Crushed garlic and asparagus are best when eaten raw. Mix garlic with olive oil or drizzle garlic on bread.
Raw Asparagus has folate, an essential B vitamin. Cooking reduces folate.
Your body can only obtain lycopene, a carotenoid pigment that protects against cancer, from tomatoes when they’re cooked. Similarly, the carotenoids in carrots are more available from cooked carrots than their raw counterparts. Yet this rule isn’t true of all foods. Leafy greens like watercress and arugula are at their healthiest when left raw; heating them breaks down nutrients and destroys their benefits. If you want to eat some of the healthiest raw foods, try either garlic or asparagus.
Garlic is a superfood that promotes immunity and helps maintain healthy blood circulation. The active component in garlic is the sulfur compound called allicin, a powerful chemical that is produced when garlic is chopped, chewed, or bruised. Allicin acts as an antibiotic and helps the body to inhibit the ability of germs to grow and reproduce. The amount of allicin in one clove of garlic, around 1 milligram, is said to have the potency of 15 standard units of penicillin.

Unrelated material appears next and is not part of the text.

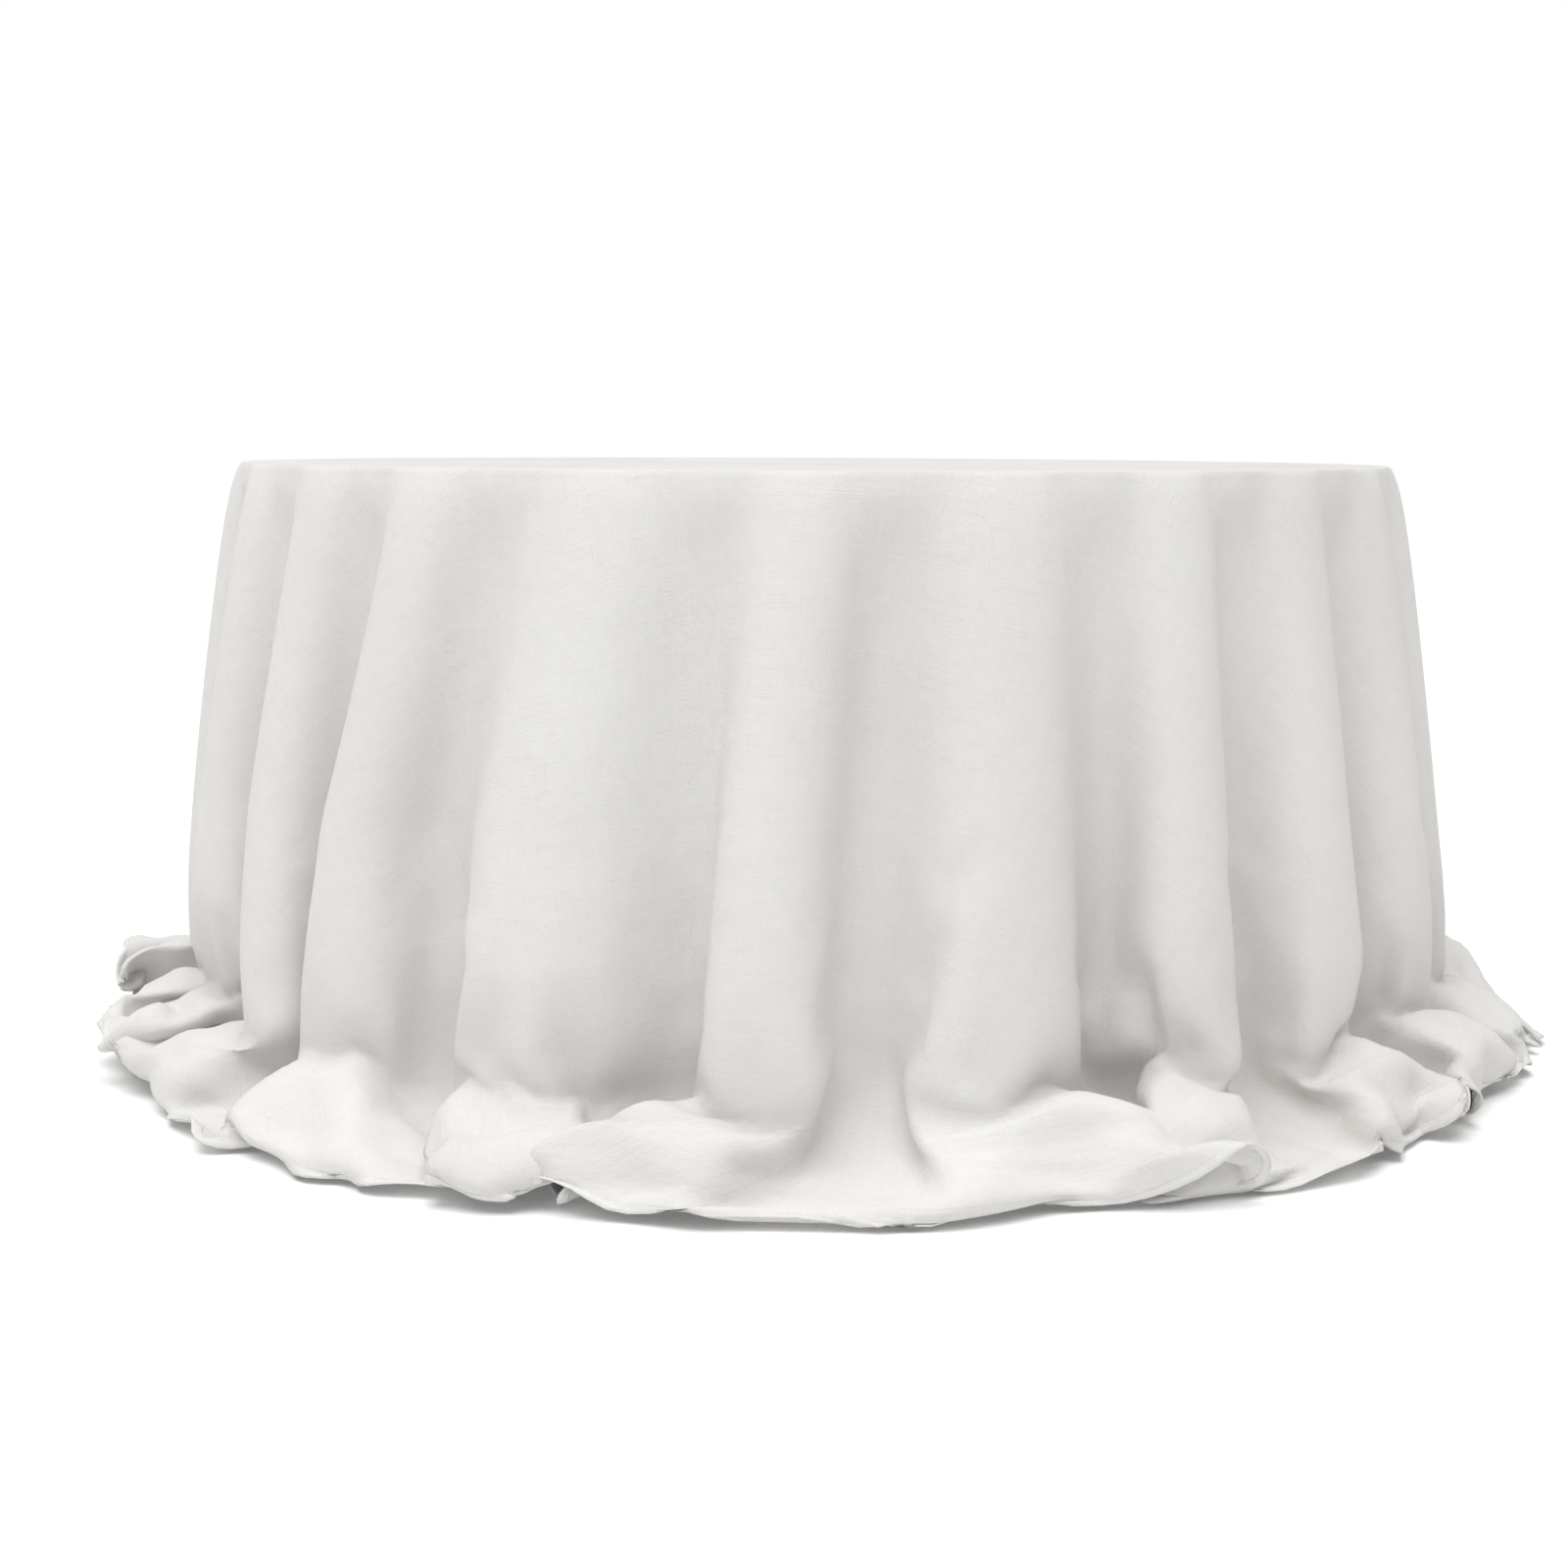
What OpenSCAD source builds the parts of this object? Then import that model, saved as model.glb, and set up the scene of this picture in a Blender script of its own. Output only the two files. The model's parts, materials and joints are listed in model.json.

Cooking garlic diminishes allicin, so eat it raw to maximize your benefits. For best results, crush the cloves to release the healthy enzyme. The production of allicin is greater if the garlic is exposed to air, so let the crushed garlic stand for 10 minutes before combining it with other foods. Add it to a salad dressing or tomato sauce. You can also try spreading 1/2 teaspoon on some toast with a bit of cheese to make a raw garlic bread. Sweeten it up by adding a spoonful of honey and a dash of lemon.
Essential #5: CoQ10
Dr. Weil’s final essential sounds almost too good to be true – a super-pill to slow aging. The supplement is CoQ10, a substance that protects your heart and brain from oxidative stress, meaning it blocks the free radicals that break down cells and cause aging. Coenzyme Q10 is made by every cell in the human body. It’s particularly concentrated in tissues having high-energy requirements, such as the muscles of the heart and the brain, which requires huge amounts of uninterrupted energy to regulate, integrate, and coordinate ongoing nervous system transmissions.
Researchers have discovered CoQ10 levels diminish with age, while dietary inadequacies, certain diseases and medications can also significantly reduce CoQ10 levels in the body. CoQ10 is found in foods like sardines, beef and peanuts, yet you’d need to consume huge portions to obtain your daily dose through diet. Dr. Weil recommends taking a pill. He suggests the average adult try a supplement of 120 mg daily. To facilitate your body’s best absorption, take a 60 mg soft-gel capsule twice a day with a meal containing fat.
Tip: Spill Your Oil
Another way to slow your aging is to purge your pantry of all of your toxic fats. Do a smell test on your oil – if it smells like paint, pour it out and get rid of it!
Tip: Natural Fatigue Fighters
The next time you’re extra exhausted, turn to Mother Nature. These healing remedies from Dr. Weil’s trusted colleague, Dr. Tieraona Low Dog, can fight fatigue and restore your zest for life.
Also known as rhodiola or arctic root, this plant has been used since ancient times to treat fatigue. Studies have really shown that golden root improves mental concentration, physical endurance and helps with general chronic fatigue.